Investigation of the Preparation of Steel-Based Superamphiphobic Surface by Ni-nSiO_(2) Nanocomposite Electroplating

为了实现在钢材基体上超双疏表面的制备,同时避免破坏钢基表面的物理性质,基于Ni-nSiO_(2)纳米复合电沉积技术,提出一种在船用Q235钢材上制备超双疏表面的制备工艺。首先通过纳米复合电镀以及液相沉积法,在钢基表面构造适合超双疏性能的微纳米双重粗糙度结构,随后用十七氟癸基三甲氧基硅烷进行表面修饰。通过设计三因素正交试验,改变电镀参数(温度、时间、电流)并分析各参数对表面润湿性的影响,得到可以实现超双疏的制备工艺参数。然后通过扫描电子显微镜对制备的双疏表面的微观形貌进行分析。研究结果表明:当电流密度为12.5 A/dm^(2)、磁流搅拌速度为200 r/min、电镀时间为50 min、温度为60℃时,可制备出与水的接触角为154°、与油的接触角为151°的钢基超双疏表面。

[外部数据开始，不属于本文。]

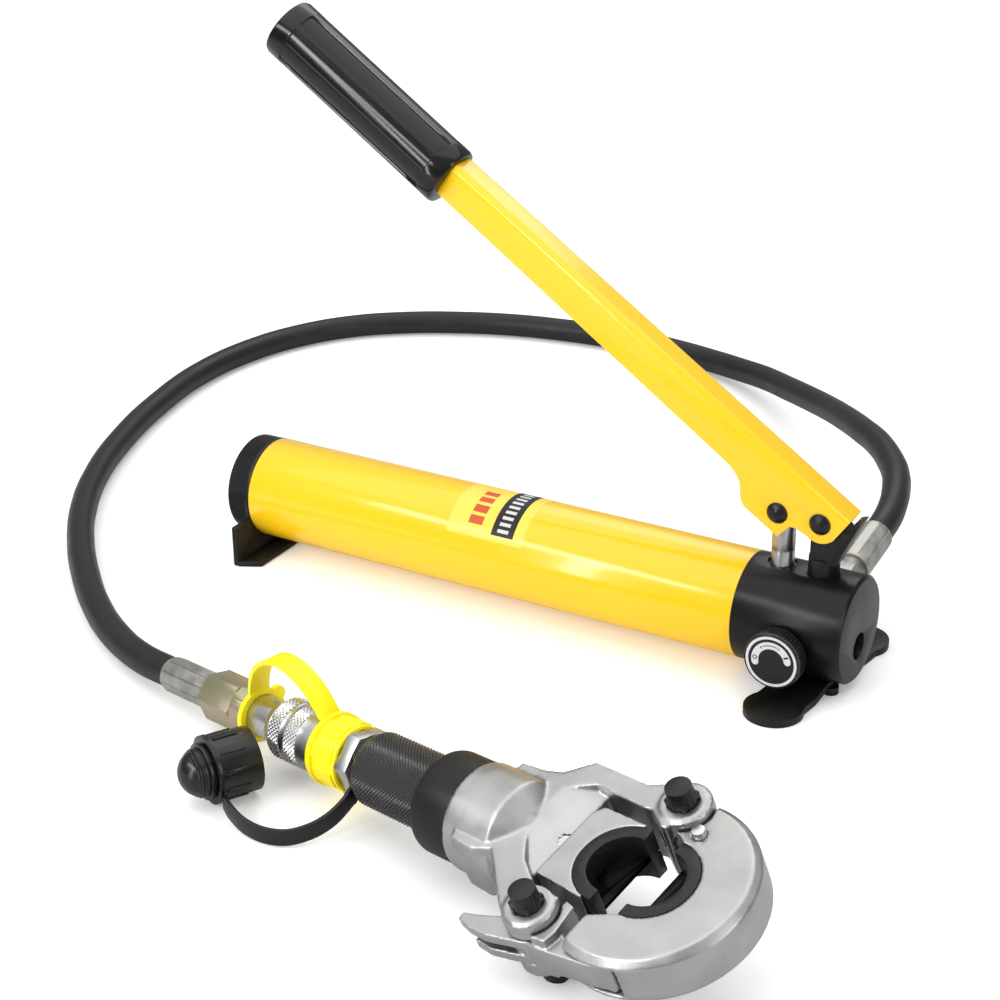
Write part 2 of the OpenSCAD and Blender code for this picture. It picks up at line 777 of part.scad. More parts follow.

在该参数下,通过复合电沉积过程得到了微纳米粗糙形貌,结合低表面能修饰,使得表面呈现出超双疏的特性。

In order to realize the preparation of a superamphiphobic surface on the steel substrate and simultaneously avoid damage to the physical properties of the steel substrate surface, a preparation process for preparing superamphiphobic surface on marine Q235 steel was proposed on the basis of Ni-nSiO_(2)nanocomposite electrodeposition technology. Firstly, a micro-nano double-roughness structure suitable for superamphiphobic properties was constructed on the surface of the steel substrate by nanocomposite electroplating and liquid phase deposition, and then the surface was modified with heptadecafluorodecyl trimethoxysilane. By designing a three-factor orthogonal experiment, the preparation process parameters that could realize superamphiphobic surface were obtained by changing the electroplating parameters(temperature, time, current) and analyzing the influence of each parameter on the surface wettability. Additionally, the microscopic morphology of the as-prepared superamphiphobic surface was analyzed by scanning electron microscopy. Results showed that when the current density was 12.5 A/dm^(2), the magnetic stirring speed was 200 r/min, the electroplating time was 50 min, and the temperature was 60 ℃, the as-prepared steel-based superamphiphobic surface presented a contact angle of 154° with water and a contact angle of 151° with oil. Under the above parameters, the combination of micro-nano rough morphology obtained through the composite electrodeposition process and low surface energy modification made the surface exhibited superamphiphobic properties.